With David Bossie whispering frequently in his ear, Faircloth was equally scathing toward Susan Thomases, who had exchanged a number of phone calls with the first lady and Bernard Nussbaum on the morning after Foster died. He openly mocked her protestations that she and Hillary were sharing their grief, consoling each other, and discussing funeral arrangements. At one point, Faircloth read aloud from a media account quoting James Carville to the effect that “Susan Thomases has the juice,” meaning strong influence. “And then we go back to the calls to Bernie Nussbaum,” Faircloth drawled. “I mean call, call, call, call, call, call. And you were discussing the weather, his general feelings, politeness, niceness, and all of a sudden you spill the juice, according to you. You no longer had it. Is that right?”

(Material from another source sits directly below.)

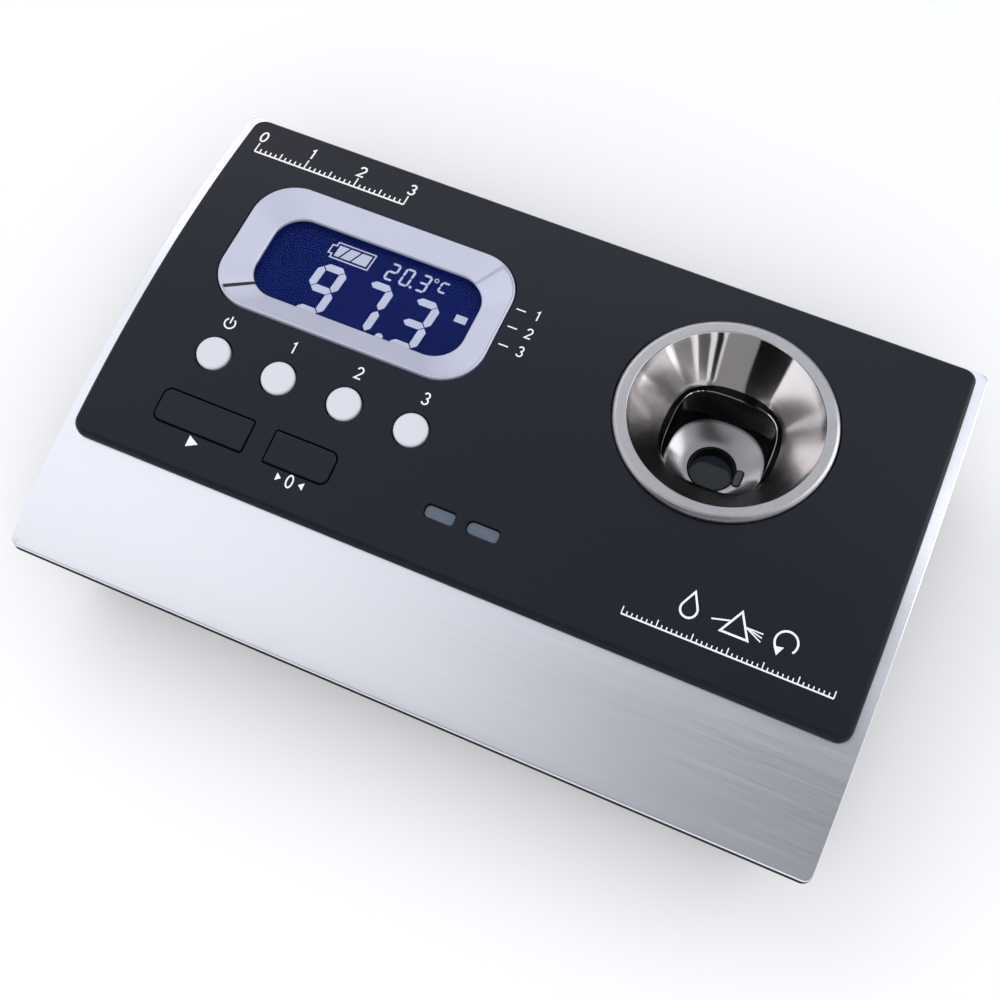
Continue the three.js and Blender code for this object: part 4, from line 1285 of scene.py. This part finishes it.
def add_feet():
    """Rubber pads with a soft edge and a shallow dish."""
    case_low = Extent("lower_case").low.z
    profile = [(3.1 * MM, 0.35 * MM), (2.6 * MM, 0.12 * MM), (2.2 * MM, 0)]
    profile += [*reversed(rounding(0.4 * MM, 4)), (0, case_low - 0.02 * MM)]
    for side in SIDES:
        box = Extent(f"foot_{side}")
        shell = Shell()
        shell.solid(box.circle(box.size.x / 2), profile)
        finish(shell.mesh(f"pad_{side}"), "black_rubber", f"foot_{side}", angle=40)


def add_screws():
    """Pan-headed case screws with a cross in the head and a ringed shaft."""
    shaft = 1.2 * MM
    pitch = 0.8 * MM
    for side in SIDES:
        box = Extent(f"case_screw_{side}")
        low = box.low.z
        head = box.size.x / 2
        neck = head - shaft
        profile = [(0.9 * MM, low), (0.35 * MM, low + 0.12 * MM), (0, low + 0.5 * MM)]
        profile += [(0, 4 * MM), (neck, 4 * MM)]
        z = 5 * MM
        while z < box.high.z - shaft:
            profile += [(neck + 0.3 * MM, z), (neck, z + pitch / 2)]
            z += pitch
        profile.append((neck + 0.5 * MM, box.high.z))
        place = Matrix.Translation((box.middle.x, box.middle.y, 0))
        shell = Shell(place)
        shell.solid(circle(head, 32), profile)
        arms = []
        for turn in (45, 135):
            arm = Shell(place @ Matrix.Rotation(math.radians(turn), 4, "Z"))
            outline = rounded_rect(2.5 * MM, 0.62 * MM, 0.1 * MM, steps=3)
            arm.solid(outline, [(-0.05 * MM, low - 0.3 * MM), (0.2 * MM, low + 1.2 * MM)])
            arms.append(arm.mesh("arm"))
        screw = carve(shell.mesh(f"screw_{side}"), arms)
        finish(screw, "screw_steel", f"case_screw_{side}")


def finish_kept_nodes():
    """The inner pieces keep their CAD shapes and get a full material each."""
    for part in frame["record"]["subparts"]:
        piece = frame["nodes"][part["node"]]
        if not piece.hide_render:
            piece.data.materials.clear()
            piece.data.materials.append(MATERIALS[part["material_slot"]])


# ---------------------------------------------------------------- floor, light and camera


def add_floor():
    """A wide pale floor, a hair under the feet."""
    half = 8.0
    shell = Shell()
    shell.cap(shell.level(lambda inset: square(half, half), 0, -0.05 * MM))
    floor = shell.mesh("floor")
    tint = surface("floor", (0.86, 0.86, 0.87), 0.75, mottle=(400, 3, 0.988, 1.023))
    floor.data.materials.append(tint.material)


def square(half_width, half_height):
    return [Vector((x * half_width, y * half_height)) for x, y in ((-1, -1), (1, -1), (1, 1), (-1, 1))]


def aim(piece, target):
    """Points a light or a card's -Z at a place."""
    way = Vector(target) - piece.location
    piece.rotation_euler = way.to_track_quat("-Z", "Y").to_euler()


def softbox(name, at, size, power, color=(1, 1, 1)):
    """A large lamp that lights surfaces but isn't mirrored in them."""
    data = bpy.data.lights.new(name, "AREA")
    data.shape = "RECTANGLE"
    data.size, data.size_y = size
    data.energy = power
    data.color = color
    lamp = bpy.data.objects.new(name, data)
    lamp.location = at
    bpy.context.scene.collection.objects.link(lamp)
    aim(lamp, (0, 0, 0.03))
    lamp.visible_camera = False
    lamp.visible_glossy = False


def card(name, bearing, elevation, width, height, brightness, distance=CARD_DISTANCE):
    """A flat card that only reflections see, as round a product table. Bearing 0 is +X, 90 is +Y."""
    a = math.radians(bearing)
    e = math.radians(elevation)
    away = Vector((math.cos(a) * math.cos(e), math.sin(a) * math.cos(e), math.sin(e)))
    shell = Shell()
    shell.cap(shell.level(lambda inset: square(width / 2, height / 2), 0, 0), up=False)
    piece = shell.mesh(name)
    piece.location = WELL.translation + away * distance
    aim(piece, WELL.translation)
    glow = {"Emission_Color": (1, 0.98, 0.99, 1), "Emission_Strength": brightness}
    piece.data.materials.append(Finish(name, (0, 0, 0), 0.5, Specular_IOR_Level=0, **glow).material)
    piece.visible_camera = False
    piece.visible_diffuse = False
    piece.visible_shadow = False


def add_light():
    """Even light for paint and plastic, and a room of cards for the metal to mirror."""
    world = bpy.data.worlds.new("studio")
    bpy.context.scene.world = world
    world.use_nodes = True
    background = world.node_tree.nodes["Background"]
    background.inputs["Color"].default_value = (0.95, 0.965, 1.0, 1)
    background.inputs["Strength"].default_value = 0.78
    softbox("key_light", (0.35, -0.75, 1.15), (1.4, 1.4), 11, (1.0, 0.99, 0.99))
    softbox("fill_light", (-0.8, 0.5, 1.0), (1.2, 0.9), 3)

    # Seen in the sheet: bright on the left and at the back, dark overhead at the right.
    card("sky_left", 200, 56, 0.8, 0.6, 1.1)
    card("sky_back", 124, 34, 1.0, 0.42, 1.9)
    card("shade_right", -54, 71, 0.5, 0.42, 0.1)

    # Seen in the cone after two bounces: close overhead.
    card("overhead_dark", 68, 80, 0.12, 0.11, 0.0, 0.4)

    for number, (bearing, width, brightness) in enumerate(CONE_CARDS):
        across = 2 * CARD_DISTANCE * math.tan(math.radians(width / 2))
        elevation, tall = FRONT_CARD if bearing < BACK_FROM else BACK_CARD
        card(f"cone_card_{number}", bearing, elevation, across, tall, brightness)


def add_camera():
    data = bpy.data.cameras.new("camera")
    data.sensor_width = 36
    data.lens = 52.13
    data.clip_start = 0.01
    camera = bpy.data.objects.new("camera", data)
    bpy.context.scene.collection.objects.link(camera)
    forward = Vector((-0.176, 0.359, -0.917)).normalized()
    right = Vector((0.916, 0.401, -0.019))
    right = (right - forward * right.dot(forward)).normalized()
    turn = Matrix((right, right.cross(forward), -forward)).transposed().to_4x4()
    camera.matrix_world = Matrix.Translation((54.48 * MM, -112.9 * MM, 296.1 * MM)) @ turn
    bpy.context.scene.camera = camera


# ---------------------------------------------------------------- the scene

add_top_plate()
add_control_panel()
add_bezel()
add_display_layers()
add_segments()
add_keys()
add_lenses()
add_panel_marks()
add_funnel()
add_gasket()
add_liner()
add_dish()
add_dish_surround()
add_sensor()
add_seal()
add_prism()
add_lower_case()
add_door()
add_feet()
add_screws()
finish_kept_nodes()
add_floor()
add_light()
add_camera()
bpy.context.scene.view_settings.view_transform = "Standard"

Thomases tersely said that was correct. She hadn’t discussed the search of Foster’s office with the first lady, and didn’t know what Hillary Clinton’s opinion was.
By the time the Senate Whitewater hearings went into summer recess, opinion surveys showed that whatever the level of suspicion among the Washington press corps, the public didn’t share it. A Louis Harris poll released on August 13 showed that only one in four adults who had followed the Congressional probes thought less of President and Mrs. Clinton as a result. Just 8 percent of Democrats thought Whitewater a damaging issue, compared with 35
percent of Republicans. D’Amato’s investigation appeared to be getting nowhere, and very slowly.

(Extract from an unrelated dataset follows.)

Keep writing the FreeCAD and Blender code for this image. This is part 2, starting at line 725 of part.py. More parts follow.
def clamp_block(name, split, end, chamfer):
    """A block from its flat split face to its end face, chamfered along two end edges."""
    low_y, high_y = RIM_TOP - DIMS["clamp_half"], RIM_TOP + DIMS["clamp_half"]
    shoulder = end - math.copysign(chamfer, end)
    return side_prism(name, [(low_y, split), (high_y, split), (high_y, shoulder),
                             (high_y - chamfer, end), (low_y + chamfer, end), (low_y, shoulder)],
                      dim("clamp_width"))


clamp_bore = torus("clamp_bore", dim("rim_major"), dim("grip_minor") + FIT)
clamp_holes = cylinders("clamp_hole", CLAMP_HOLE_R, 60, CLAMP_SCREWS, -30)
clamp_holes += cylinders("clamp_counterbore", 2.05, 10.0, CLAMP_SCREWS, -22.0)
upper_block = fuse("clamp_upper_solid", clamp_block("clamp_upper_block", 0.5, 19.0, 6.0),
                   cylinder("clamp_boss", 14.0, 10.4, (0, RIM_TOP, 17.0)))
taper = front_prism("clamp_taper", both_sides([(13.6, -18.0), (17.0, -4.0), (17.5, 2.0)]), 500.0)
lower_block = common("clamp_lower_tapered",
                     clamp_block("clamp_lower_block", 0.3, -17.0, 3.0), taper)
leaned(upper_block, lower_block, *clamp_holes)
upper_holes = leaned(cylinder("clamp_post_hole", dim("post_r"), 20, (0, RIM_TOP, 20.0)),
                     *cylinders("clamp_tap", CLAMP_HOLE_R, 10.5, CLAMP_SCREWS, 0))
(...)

Possibly it was frustration over his committee’s inability to deliver that caused D’Amato to throw in temporarily with the Vince Foster conspiracy theorists. The senator probably didn’t realize that he had stumbled into yet another Larry Nichols production.
By 1995, Nichols and his friends at Citizens for Honest Government were busily seeking another vehicle to follow upon the success of The Clinton Chronicles and its sequels. After Nichols signed a contract to pay Arkansas state troopers Larry Patterson and Roger Perry a flat $1-per-video royalty for a new project tentatively titled Nichols vs. Clinton, the trio began searching their memories for important (and potentially marketable) revelations.
The first bombshell they came up with involved Vince Foster’s death, still quite a popular subject on the talk-radio and Clinton-conspiracy circuits. It debuted April 9, 1995, in the London Sunday Telegraph under the byline of Ambrose Evans-Pritchard. The White House, his startling article alleged, had falsified both the time and place of Foster’s demise. According to the troopers, a young woman named Helen Dickey had telephoned the governor’s mansion in Little Rock at 6:00 P.M. on July 20, 1993, to inform Governor Jim Guy Tucker of the terrible news. Roger Perry had been on duty in the guard shack and had taken the call.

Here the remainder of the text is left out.